Set task – Would you restate all the data that follows, word for word?

Given material –
****

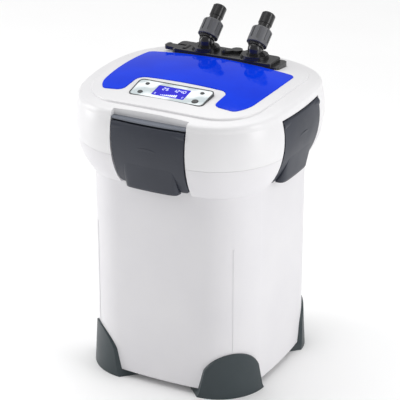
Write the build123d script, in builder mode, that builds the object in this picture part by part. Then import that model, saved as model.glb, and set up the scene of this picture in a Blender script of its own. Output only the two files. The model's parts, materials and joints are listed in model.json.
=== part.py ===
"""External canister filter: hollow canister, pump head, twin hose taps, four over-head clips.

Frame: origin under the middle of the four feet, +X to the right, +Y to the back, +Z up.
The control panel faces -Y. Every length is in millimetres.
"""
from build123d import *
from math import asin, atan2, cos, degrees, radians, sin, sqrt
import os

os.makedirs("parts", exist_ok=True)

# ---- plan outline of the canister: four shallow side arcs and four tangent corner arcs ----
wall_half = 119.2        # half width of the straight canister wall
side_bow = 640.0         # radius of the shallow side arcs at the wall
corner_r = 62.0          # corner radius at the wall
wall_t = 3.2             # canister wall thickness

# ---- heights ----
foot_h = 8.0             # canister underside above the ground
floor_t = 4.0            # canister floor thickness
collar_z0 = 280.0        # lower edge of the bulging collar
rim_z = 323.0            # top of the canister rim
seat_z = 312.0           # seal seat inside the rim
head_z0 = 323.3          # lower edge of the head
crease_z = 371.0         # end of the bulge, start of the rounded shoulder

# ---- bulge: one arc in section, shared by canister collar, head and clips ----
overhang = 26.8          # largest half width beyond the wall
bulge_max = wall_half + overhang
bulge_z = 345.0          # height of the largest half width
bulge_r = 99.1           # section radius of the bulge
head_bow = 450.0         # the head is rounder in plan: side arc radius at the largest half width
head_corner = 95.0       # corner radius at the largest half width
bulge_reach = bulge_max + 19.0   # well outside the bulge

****

Correct output –
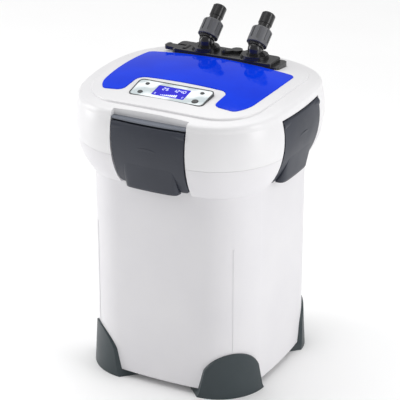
Write the build123d script, in builder mode, that builds the object in this picture part by part. Then import that model, saved as model.glb, and set up the scene of this picture in a Blender script of its own. Output only the two files. The model's parts, materials and joints are listed in model.json.
=== part.py ===
"""External canister filter: hollow canister, pump head, twin hose taps, four over-head clips.

Frame: origin under the middle of the four feet, +X to the right, +Y to the back, +Z up.
The control panel faces -Y. Every length is in millimetres.
"""
from build123d import *
from math import asin, atan2, cos, degrees, radians, sin, sqrt
import os

os.makedirs("parts", exist_ok=True)

# ---- plan outline of the canister: four shallow side arcs and four tangent corner arcs ----
wall_half = 119.2        # half width of the straight canister wall
side_bow = 640.0         # radius of the shallow side arcs at the wall
corner_r = 62.0          # corner radius at the wall
wall_t = 3.2             # canister wall thickness

# ---- heights ----
foot_h = 8.0             # canister underside above the ground
floor_t = 4.0            # canister floor thickness
collar_z0 = 280.0        # lower edge of the bulging collar
rim_z = 323.0            # top of the canister rim
seat_z = 312.0           # seal seat inside the rim
head_z0 = 323.3          # lower edge of the head
crease_z = 371.0         # end of the bulge, start of the rounded shoulder

# ---- bulge: one arc in section, shared by canister collar, head and clips ----
overhang = 26.8          # largest half width beyond the wall
bulge_max = wall_half + overhang
bulge_z = 345.0          # height of the largest half width
bulge_r = 99.1           # section radius of the bulge
head_bow = 450.0         # the head is rounder in plan: side arc radius at the largest half width
head_corner = 95.0       # corner radius at the largest half width
bulge_reach = bulge_max + 19.0   # well outside the bulge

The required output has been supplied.